Culture can’t just be relegated to the human resources department, it has to be “a top-down, bottom-up, across-the-board, no-exceptions, everyone’s involved initiative,” Besner says.

“So many people mistakenly think of culture as just an HR problem, but when we speak to our customers today, we are speaking with CIOs, CEOs, CHROs, CLOs (Chief Learning Officers), CTOs — this is a leadership topic, not an HR topic, and that is what can make or break a company’s culture. It can’t be siloed,” he says.

Can you fix it?

While leadership should identify a desired culture early in the company’s growth and ensure that hiring and performance process are aligned with this desired culture, all is not lost if you’re looking to change toxic elements of an established and/or existing company’s culture, before it lands you in an Uber-like situation, says Blue.

“Have an outside professional survey company conduct an anonymous survey and ask every single employee in complete confidence what they think the company values are. You may be astounded by the results. Second, if you find your underlying values are not the same as the ‘bumper stickers,’ find out why. What is driving the difference? Chances are you’ll find operating managers are the root cause. Or you might be the root cause,” Blue says. One example he offers is that many operating managers don’t care about anything other than results. Of course results matter — no company can prosper without positive results. But results without appropriate values are often temporary, or in the case of Wells Fargo, only illusory.

Then, it’s time for a reality check. Does your company have the “right” values? By that, Blue means values that serve your employees, customers, community and shareholders equally. These are values that form what he calls a “culture by design, not default”. If not, it’s time to change them, he says.

That means being willing to remove employees who aren’t aligned with the values which, admittedly, can be tough, Blue says.
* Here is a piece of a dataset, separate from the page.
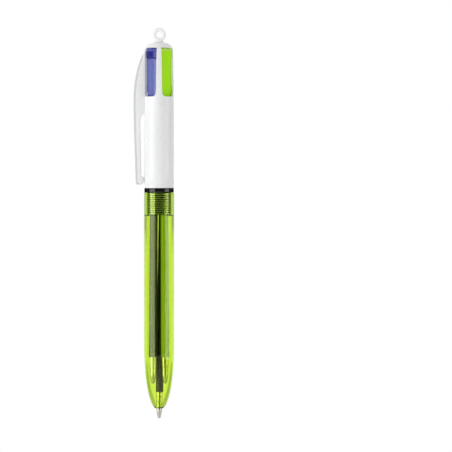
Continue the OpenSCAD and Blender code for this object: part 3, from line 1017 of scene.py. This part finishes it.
def build_world():
    """A white backdrop behind the pen, dark in front of it, and an even fill after a diffuse bounce."""
    world = bpy.data.worlds.new("studio")
    bpy.context.scene.world = world
    world.use_nodes = True
    world.cycles.sampling_method = "NONE"
    tree = world.node_tree
    background = tree.nodes["Background"]
    background.inputs["Color"].default_value = (1, 1, 1, 1)
    path = tree.nodes.new("ShaderNodeLightPath")
    around = remap(tree, axes(tree, "Generated")["Y"], FRONT_WORLD, BACKDROP, 0.1, 0.6)
    seen = mix(tree, path.outputs["Is Camera Ray"], around, BACKDROP, "FLOAT")
    bounced = calculate(tree, "GREATER_THAN", path.outputs["Diffuse Depth"], 0.5)
    link(tree, mix(tree, bounced, seen, FILL_WORLD, "FLOAT"), background.inputs["Strength"])


def build_floor():
    """A plain pale floor, low enough to leave room for the barrel when it is drawn off."""
    reach, cells, room = 1.6, 8, 100
    bm = bmesh.new()
    bmesh.ops.create_grid(bm, x_segments=cells, y_segments=cells, size=reach)
    bmesh.ops.translate(bm, vec=(0, 0, (-BARREL_L - room) * MM), verts=bm.verts)
    material = moulded("pale_floor", (0.90, 0.90, 0.90), (0.92, 0.92, 0.92), 0.6)
    floor = finish_mesh("floor", bm, material)


def build_camera():
    """Level with the pen and far away, with the pen left of the middle of the view."""
    pen_share, side_share, drop_share = 0.864, 0.148, 0.0064
    data = bpy.data.cameras.new("camera")
    data.sensor_width = 36
    data.lens = 800
    data.clip_end = 20
    camera = bpy.data.objects.new("camera", data)
    bpy.context.scene.collection.objects.link(camera)
    pen_high = (RING_Z + RING_R) * MM
    pen_low = cad_box[0][2]
    view_size = (pen_high - pen_low) / pen_share
    distance = view_size * data.lens / data.sensor_width
    height = (pen_high + pen_low) / 2 - drop_share * view_size
    camera.location = (side_share * view_size, -distance, height)
    camera.rotation_euler = (math.radians(90), 0, 0)
    bpy.context.scene.camera = camera


# ---------------------------------------------------------------- the whole pen

build_barrel()
build_collar()
build_housing()
build_clip()
build_ring()
finish_guide()
for colour in COLOURS:
    build_slider(colour)
    build_refill(colour)
    build_spring(colour)

build_world()
build_floor()
build_camera()
for name, setting in SOFTBOXES.items():
    softbox(name, *setting)

scene = bpy.context.scene
scene.view_settings.view_transform = "Standard"
scene.cycles.transmission_bounces = 16
scene.cycles.transparent_max_bounces = 24
scene.cycles.max_bounces = 20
“Let’s assume you have the ‘right’ values; you may, but I doubt it. Start at the top of the organization and go down, management layer by management layer. Those that don’t believe in, won’t abide by, or don’t demonstrate the values have to go — this is essential. This sounds simple, but it is not easy. If your top managers ignore the values, then everyone else will, too,” Blue says.

This process doesn’t have to happen in one fell swoop; it’s a multi-year undertaking that must be performed carefully and delicately so that the business doesn’t crash and burn, Blue says.
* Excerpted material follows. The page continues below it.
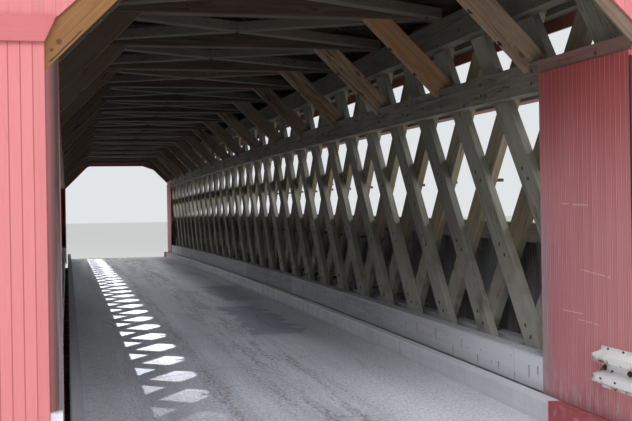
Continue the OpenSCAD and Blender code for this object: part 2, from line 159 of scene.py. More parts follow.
def grain_group():
    """Sawn softwood whose grain runs along Y of the vector: streaks, fibres, knots and drying checks."""
    inputs = [("Vector", (0.0, 0.0, 0.0)), ("Number", 0.0), ("Streak size", 0.03), ("Knots", 0.5),
        ("Checks", 0.5)]
    n, given, out = new_group("timber_grain", inputs, ["Streak", "Fibre", "Knot", "Check", "Height"])
    shift = n.put("ShaderNodeCombineXYZ", {
        "X": n.times(given["Number"], 7.31),
        "Y": n.times(given["Number"], 3.17),
        "Z": n.times(given["Number"], 5.73),
    }).outputs[0]
    own = n.put("ShaderNodeVectorMath", {0: given["Vector"], 1: shift}).outputs[0]
    cells = n.put("ShaderNodeTexVoronoi", {"Vector": n.stretch(own, 5.0, 2.2, 5.0), "Scale": 1.0})
    chosen = n.put("ShaderNodeSeparateColor", {0: cells.outputs["Color"]}).outputs[0]
    chosen = n.calc("LESS_THAN", chosen, given["Knots"])
    near = n.times(n.ramp(cells.outputs["Distance"], 0.08, 0.4, 1.0, 0.0), chosen)
    knot = n.times(n.ramp(cells.outputs["Distance"], 0.07, 0.13, 1.0, 0.0), chosen)
    aside = n.times(near, 0.03)
    swirl = n.put("ShaderNodeCombineXYZ", {"X": aside, "Z": aside}).outputs[0]
    bent = n.put("ShaderNodeVectorMath", {0: own, 1: swirl}).outputs[0]
    wide = n.calc("DIVIDE", 1.0, given["Streak size"])
    streak = n.ramp(n.noise(n.stretch(bent, 1.0, 0.05, 1.0), wide, 3.0, 0.6), 0.3, 0.7)
    fibre = n.noise(n.stretch(bent, 1.0, 0.02, 1.0), 230.0, 2.0, 0.6)
    crack = n.calc("ABSOLUTE", n.minus(n.noise(n.stretch(bent, 1.0, 0.03, 1.0), 16.0, 1.0), 0.5))
    where = n.ramp(n.noise(n.stretch(own, 1.0, 0.4, 1.0), 2.4, 1.0), 0.42, 0.52)
    check = n.times(n.ramp(crack, 0.004, 0.012, 1.0, 0.0), where)
    check = n.times(check, given["Checks"])
    height = n.plus(n.times(streak, 0.5), n.times(fibre, 0.3))
    height = n.minus(n.plus(height, n.times(knot, 0.4)), check)
    n.feed(out, {"Streak": streak, "Fibre": fibre, "Knot": knot, "Check": check, "Height": height})
    return n.tree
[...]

“Take it one step at a time, one manager at a time. And, believe me, once you start replacing managers for values reasons, the whole organization will begin to behave differently, and people will applaud you for doing so. This extends to hiring, too — don’t let anybody in the front door that doesn’t fit in with your values. Interview potential new employees with values in mind. Don’t just state the values and ask if they agree; of course they will, because they want the job. Ask them what their values are. Ask them what values they would admire in a company. If their values don’t match with company values, don’t hire them, no matter how good they are. Otherwise, they will be like an infectious disease on the organization,” he says.

You also should make values a key part of performance evaluations. Don’t make this a “check-off-the-box” exercise, Blue says. Make values the standard for promotions and compensation increases and a key determinate in terminations. “By instilling the right set of values, you’ll save your company from becoming a four-letter word too,” he says.